Casino mogul Sheldon Adelson became a major player in Republican politics in the 2012 elections, when he spent more than $90 million in an unsuccessful effort to oust Democratic President Barack Obama.
Now the 80-year-old billionaire wants something from Washington: a ban on internet gambling, a growing industry that Adelson says could hurt the casino industry. On Wednesday, some of Adelson’s allies in Congress, including South Carolina Senator Lindsey Graham, plan to propose legislation that would do just that.
The bill is not expected to go far; analysts say Congress may not even bring the measure up for a vote this year.

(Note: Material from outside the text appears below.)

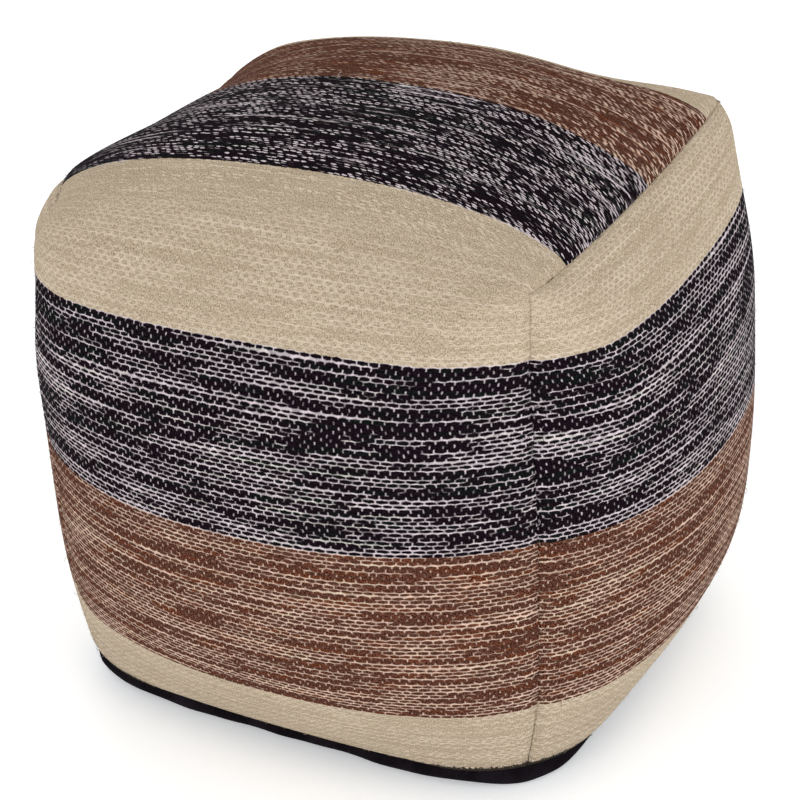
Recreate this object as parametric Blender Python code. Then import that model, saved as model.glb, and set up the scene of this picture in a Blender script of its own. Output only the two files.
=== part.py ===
"""Cube pouf stool: a filled cube with a striped cotton cover.

One strip of cloth wraps over the front, top and back of the filling, a square panel is sewn to it on
each side, and a plain base panel closes the bottom. Metres, +Z up, the front faces -Y, and the
origin is on the floor under the middle of the pouf.
"""
from math import atan2, cos, exp, pi, sin

import bmesh
import bpy
from mathutils import Vector

# ---- Driving sizes -----------------------------------------------------------------------------
SEAM_HEIGHT = 0.017         # bottom seam above the floor
WALL_HEIGHT = 0.407         # bottom seam to the top corners
DEPTH_SHARE = 0.885         # the strip is wider than the pouf is deep
FRONT_BULGE_SHARE = 1.02    # the front and back belly out a little more than the sides
BELLY_POWER = 2.4           # how full the bellies stay before they drop to the corner seams

CROWN = 0.0335              # rise of the top's middle above its corners
CROWN_LEAN = -0.04          # share by which the crown is fuller on the left
CROWN_POWERS = (2.9, 3.1)   # how full the crown stays before it drops: across, and front to back
RIGHT_FOLD = 0.024          # height over which the walls turn into the top, from the middle on
LEFT_FOLD = 0.043           # the same at the left, where the top is slacker
RIGHT_SAG = 0.0143          # dip of the top's right seam, midway
LEFT_SAG = 0.0315           # dip of the top's left seam, midway

CLOTH = 0.0025              # thickness of the woven panels
GAP = 0.0003                # clearance between two pieces that touch

SEAM_DIP = 0.0025           # depth of the valley that a seam pulls into the filling
SEAM_REACH = 0.035          # its half-width, as a share of half a panel

BASE_TUCK = 0.027           # how far the base panel curls in from the bottom seam to the floor
CORNER_TUCK = 0.008         # the same at the corners, where the base shows most
CORNER_SPREAD = 0.35        # how far along each side the corner's small tuck is felt
BASE_RIM = 0.22             # share of the base's half-width that curls up to the seam
# The base panel's edge waves in and out around the floor.
BASE_WAVES = (
    # waves in one turn, share of the tuck, start angle
    (9, 0.20, -3.1),
    (13, 0.25, 0.5),
)

# Walls from the bottom seam (level 0) to the top corners (level 1): half-width at the corner seams
# on the right and on the left, how far the middle bellies out beyond it, and the share of the
# half-width that is rounded, right and left.
WALL_LEVELS = (
    # right  left   belly   round right, left
    (0.193, 0.214, 0.013, 0.40, 0.29),
    (0.200, 0.205, 0.0535, 0.27, 0.27),
    (0.202, 0.198, 0.065, 0.19, 0.20),
    (0.209, 0.194, 0.056, 0.30, 0.19),
    (0.217, 0.201, 0.034, 0.41, 0.30),
    (0.213, 0.228, -0.0025, 0.15, 0.42),
)

# Soft hollows where the filling is slack: a point of the cube from -1 to 1, reach and depth.
HOLLOWS = (
    ((-0.80, 0.42, 1), 0.28, 0.0063),     # top, along its left edge
    ((0.55, 0.88, 1), 0.30, 0.0113),      # top, along its back edge
    ((0.93, 0.95, 1), 0.17, 0.0065),      # beside the back right corner
    ((-1, -0.85, 0.80), 0.30, 0.0108),    # left side, below the front corner
)

HALF_SIDE = 0.2             # half a side, near enough to set the gap around a panel
PANEL_SHARE = 1 - GAP / HALF_SIDE  # half a panel, as a share of half a side
# Panels sewn to the strip: the axis that each faces, and the direction along it.
PANELS = (
    ("side_right", 0, 1),
    ("side_left", 0, -1),
    ("base_panel", 2, -1),
)

PANEL_CUTS = 17             # grid lines across one face of the cube
EDGE_CROWDING = 0.55        # how much those lines crowd towards the edges, where the form turns
FACE_LIMIT = 0.999          # a grid face whose centre lies beyond this belongs to that side

WOVEN_ROUGHNESS = 0.95
BEIGE = (0.56, 0.47, 0.35)
CHARCOAL = (0.020, 0.015, 0.020)


# ---- The filled form ---------------------------------------------------------------------------
def clamp(value, low, high):
    """The value, kept between two limits."""
    return max(low, min(high, value))


def mix(first, second, share):
    """The first value for a share of 0, the second for a share of 1."""
    return first + (second - first) * share


def wall_at(level):
    """The wall's row of values at a level from 0 to 1, on a smooth curve through the table."""
    step = level * (len(WALL_LEVELS) - 1)
    start = clamp(int(step), 0, len(WALL_LEVELS) - 2)
    t = step - start
    first = Vector(WALL_LEVELS[start])
    second = Vector(WALL_LEVELS[start + 1])
    before = Vector(WALL_LEVELS[start - 1]) if start > 0 else 2 * first - second
    after = Vector(WALL_LEVELS[start + 2]) if start + 2 < len(WALL_LEVELS) else 2 * second - first
    slope_in = (second - before) / 2
    slope_out = (after - first) / 2
    return (
        first * (2 * t ** 3 - 3 * t ** 2 + 1)
        + slope_in * (t ** 3 - 2 * t ** 2 + t)
        + second * (3 * t ** 2 - 2 * t ** 3)
        + slope_out * (t ** 3 - t ** 2)
    )


def seam_dip(a, b, c):
    """How deep the nearest seam pulls a point in, for a point of the cube from -1 to 1."""
    distance = min(
        max(1 - abs(a), 1 - abs(b)),            # upright seams at the four corners
        max(1 - abs(a), 1 - c),                 # seams along the top's right and left edges
        max(1 + c, 1 - max(abs(a), abs(b))),    # bottom seam, all round
    )
    return SEAM_DIP * exp(-(distance / SEAM_REACH) ** 2)


def hollow_dip(a, b, c):
    """How deep the slack hollows go at a point of the cube."""
    point = Vector((a, b, c))
    return sum(
        depth * exp(-((point - Vector(middle)).length / reach) ** 2)
        for middle, reach, depth in HOLLOWS
    )


def wall_or_top(a, b, c):
    """Point and outward direction on the walls or top, for a point of the cube from -1 to 1."""
    level = (c + 1) / 2
    leftness = max(0, -a)
    *_, round_right, round_left = wall_at(level)
    corner_zone = mix(round_right, round_left, leftness)
    top_zone = mix(RIGHT_FOLD, LEFT_FOLD, leftness) / WALL_HEIGHT
    core = Vector((
        clamp(a, corner_zone - 1, 1 - corner_zone),
        clamp(b, corner_zone - 1, 1 - corner_zone),
        min(level, 1 - top_zone),
    ))
    zones = Vector((corner_zone, corner_zone, top_zone))
    turn = Vector((
        (a - core.x) / zones.x,
        (b - core.y) / zones.y,
        (level - core.z) / zones.z,
    ))
    outward = turn.normalized()
    u, v, w = core + zones * outward

    right, left, belly, *_ = wall_at(w)
    corner = mix(right, left, max(0, -u))
    arch_u = 1 - abs(u) ** BELLY_POWER
    arch_v = 1 - abs(v) ** BELLY_POWER
    x = u * (corner + belly * arch_v)
    y = v * (right * DEPTH_SHARE + belly * FRONT_BULGE_SHARE * arch_u)
    across, along = CROWN_POWERS
    crown = CROWN * (1 - abs(u) ** across) * (1 - abs(v) ** along) * (1 + CROWN_LEAN * u) * w ** 3
    sag = RIGHT_SAG if u > 0 else LEFT_SAG
    z = SEAM_HEIGHT + WALL_HEIGHT * w + crown - sag * arch_v * u * u * w * w
    return Vector((x, y, z)), outward


def tuck_at(a, b, heading):
    """How far the base curls in from a point of the bottom seam, in a direction from the middle."""
    waves = sum(share * sin(count * heading + start) for count, share, start in BASE_WAVES)
    from_corner = (1 - abs(a)) ** 2 + (1 - abs(b)) ** 2
    return mix(BASE_TUCK * (1 + waves), CORNER_TUCK, exp(-from_corner / CORNER_SPREAD ** 2))


def base_point(a, b, ring):
    """Point and outward direction on the base, which curls up to the bottom seam at its rim."""
    seam, outward = wall_or_top(a / ring, b / ring, -1)
    share = tuck_at(a / ring, b / ring, atan2(seam.y, seam.x)) / seam.xy.length
    curl = pi / 2 * min(1, (1 - ring) / BASE_RIM)
    inner = min(1, ring / (1 - BASE_RIM))
    plan = seam.xy * (1 - share * (1 - cos(curl))) * inner
    height = seam.z * (1 - sin(curl))
    facing = Vector((outward.x * cos(curl), outward.y * cos(curl), -sin(curl)))
    return Vector((plan.x, plan.y, height)), facing


def form_point(a, b, c, inset):
    """A point of the filled form, `inset` below its surface, for a point of the cube."""
    ring = max(abs(a), abs(b))
    if c < -FACE_LIMIT and ring == 0:
        return Vector((0, 0, inset))
    if c < -FACE_LIMIT and ring < 1:
        point, outward = base_point(a, b, ring)
    else:
        point, outward = wall_or_top(a, b, c)
    return point - outward * (seam_dip(a, b, c) + hollow_dip(a, b, c) + inset)


# ---- Pieces ------------------------------------------------------------------------------------
def crowd(value):
    """Moves a grid line from its even place towards the edges of the cube."""
    return (1 - EDGE_CROWDING) * value + EDGE_CROWDING * sin(pi / 2 * value)


def cube_grid():
    """A closed cube from -1 to 1 whose faces are grids of triangles, their diagonals all alike."""
    grid = bmesh.new()
    bmesh.ops.create_cube(grid, size=2)
    bmesh.ops.subdivide_edges(grid, edges=grid.edges[:], cuts=PANEL_CUTS, use_grid_fill=True)
    bmesh.ops.triangulate(grid, faces=grid.faces[:], quad_method="FIXED")
    for vertex in grid.verts:
        vertex.co = [crowd(value) for value in vertex.co]
    return grid


def faces_side(face, axis, direction):
    """True for a face of the cube on the side that an axis and a direction along it name."""
    return face.calc_center_median()[axis] * direction > FACE_LIMIT


def shape_and_add(name, grid, inner, depth, material, collection):
    """Moves a grid onto the form, the inner vertices `depth` below it, and makes it an object."""
    for vertex in grid.verts:
        vertex.co = form_point(*vertex.co, depth if vertex in inner else 0)
    mesh = bpy.data.meshes.new(name)
    grid.to_mesh(mesh)
    grid.free()
    mesh.shade_smooth()
    mesh.materials.append(material)
    piece = bpy.data.objects.new(name, mesh)
    collection.objects.link(piece)


def add_cover_wrap(material, collection):
    """The strip and its filling in one solid, sunk where the other panels lie on it."""
    grid = cube_grid()
    covered = [face for face in grid.faces
               if any(faces_side(face, axis, direction) for _, axis, direction in PANELS)]
    extruded = bmesh.ops.extrude_face_region(grid, geom=covered)["geom"]
    sunk = {item for item in extruded if isinstance(item, bmesh.types.BMVert)}
    bmesh.ops.delete(grid, geom=covered, context="FACES")
    shape_and_add("cover_wrap", grid, sunk, CLOTH + GAP, material, collection)


def add_panel(name, axis, direction, material, collection):
    """A panel of cloth over one side of the cube, a gap short of the seams."""
    grid = cube_grid()
    others = [face for face in grid.faces if not faces_side(face, axis, direction)]
    bmesh.ops.delete(grid, geom=others, context="FACES")
    short = Vector((PANEL_SHARE, PANEL_SHARE, PANEL_SHARE))
    short[axis] = 1
    for vertex in grid.verts:
        if vertex.is_boundary:
            vertex.co *= short
    inner = set(grid.verts)
    bmesh.ops.extrude_face_region(grid, geom=grid.faces[:])
    shape_and_add(name, grid, inner, CLOTH, material, collection)


def cloth_material(name, colour):
    """Plain woven cotton in one colour."""
    material = bpy.data.materials.new(name)
    material.use_nodes = True
    shader = material.node_tree.nodes["Principled BSDF"]
    shader.inputs["Base Color"].default_value = (*colour, 1)
    shader.inputs["Roughness"].default_value = WOVEN_ROUGHNESS
    shader.inputs["Metallic"].default_value = 0
    material.diffuse_color = (*colour, 1)
    return material


def clear_scene():
    """Removes the objects that a new scene starts with."""
    for item in list(bpy.data.objects):
        bpy.data.objects.remove(item, do_unlink=True)


def build():
    """Adds the wrap, its two side panels and the base panel."""
    clear_scene()
    collection = bpy.data.collections.new("cube_pouf_stool")
    bpy.context.scene.collection.children.link(collection)
    striped = cloth_material("striped_cotton", BEIGE)
    plain = cloth_material("base_cotton", CHARCOAL)
    add_cover_wrap(striped, collection)
    for name, axis, direction in PANELS:
        material = plain if name == "base_panel" else striped
        add_panel(name, axis, direction, material, collection)


build()
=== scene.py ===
"""The looks of the cube pouf stool: its stuffed cover, seams, slub weave and base cloth.

Metres, +Z up, the front faces -Y. Each section is one piece of the real pouf, in the order in which
it is made up: the strip, the side panels, the base panel, the loose fibres, then the studio.
"""

from math import atan2, cos, exp, pi, radians, sin

import bmesh
import bpy
from mathutils import Matrix, Vector


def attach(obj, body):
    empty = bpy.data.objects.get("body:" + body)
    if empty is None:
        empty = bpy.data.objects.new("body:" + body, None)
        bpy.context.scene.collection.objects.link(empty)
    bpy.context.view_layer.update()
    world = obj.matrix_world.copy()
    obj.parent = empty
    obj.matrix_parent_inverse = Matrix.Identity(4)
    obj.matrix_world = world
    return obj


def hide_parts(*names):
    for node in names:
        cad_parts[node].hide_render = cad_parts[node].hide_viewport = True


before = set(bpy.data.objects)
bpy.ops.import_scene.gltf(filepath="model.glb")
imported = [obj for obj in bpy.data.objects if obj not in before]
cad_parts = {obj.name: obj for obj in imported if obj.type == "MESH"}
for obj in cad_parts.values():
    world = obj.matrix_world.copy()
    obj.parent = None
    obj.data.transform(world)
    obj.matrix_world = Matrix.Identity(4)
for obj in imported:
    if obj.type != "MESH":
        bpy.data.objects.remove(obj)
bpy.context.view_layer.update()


# ==== The strip over the front, top and back ======================================================
# One length of heavy cotton, woven in wide bands, that wraps over the stuffing from the front's
# bottom seam to the back's. The whole stuffed form is shaped here first, and the strip is cut from it.

SEAM_HEIGHT = 0.017         # bottom seam above the floor
WALL_HEIGHT = 0.407         # bottom seam to the top corners
DEPTH_SHARE = 0.885         # the strip is wider than the pouf is deep
FRONT_BULGE_SHARE = 1.02    # the front and back belly out a little more than the sides
BELLY_POWER = 2.4           # how full the bellies stay before they drop to the corner seams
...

Even so, the Las Vegas Sands Corp chief executive’s push against online gambling could force Republican politicians to confront an issue that pits religious conservatives who agree with Adelson against more pragmatic elements in the party.
It also could lead to some interesting moments this week as four potential candidates for the 2016 Republican presidential nomination - New Jersey Governor Chris Christie, Wisconsin Governor Scott Walker, former Florida governor Jeb Bush and Ohio Governor John Kasich - pay their respects to Adelson and his deep pockets during a four-day meeting in Las Vegas.
The meeting in Las Vegas could be particularly awkward for Christie, who last year signed a law legalizing internet gambling in New Jersey, which along with Nevada and Delaware have approved online gambling as a way to boost tax revenue at a time when earnings from land-based casinos have flat-lined. Christie’s office did not respond to a request for comment.
The others who may be courting Adelson’s political support likely will be reluctant to take a public position on online gambling, which is not a big issue for most Americans, said David Damore, a political science professor at the University of Nevada-Las Vegas.
“I think they would try to tiptoe around it as much as they can,” he said.
Similarly, the lack of a national consensus on online gambling probably will discourage many members of Congress from taking up the issue, Republican strategist John Feehery said.
“On these things, if you can avoid taking a stand for as long as possible, that’s always the best policy,” he said.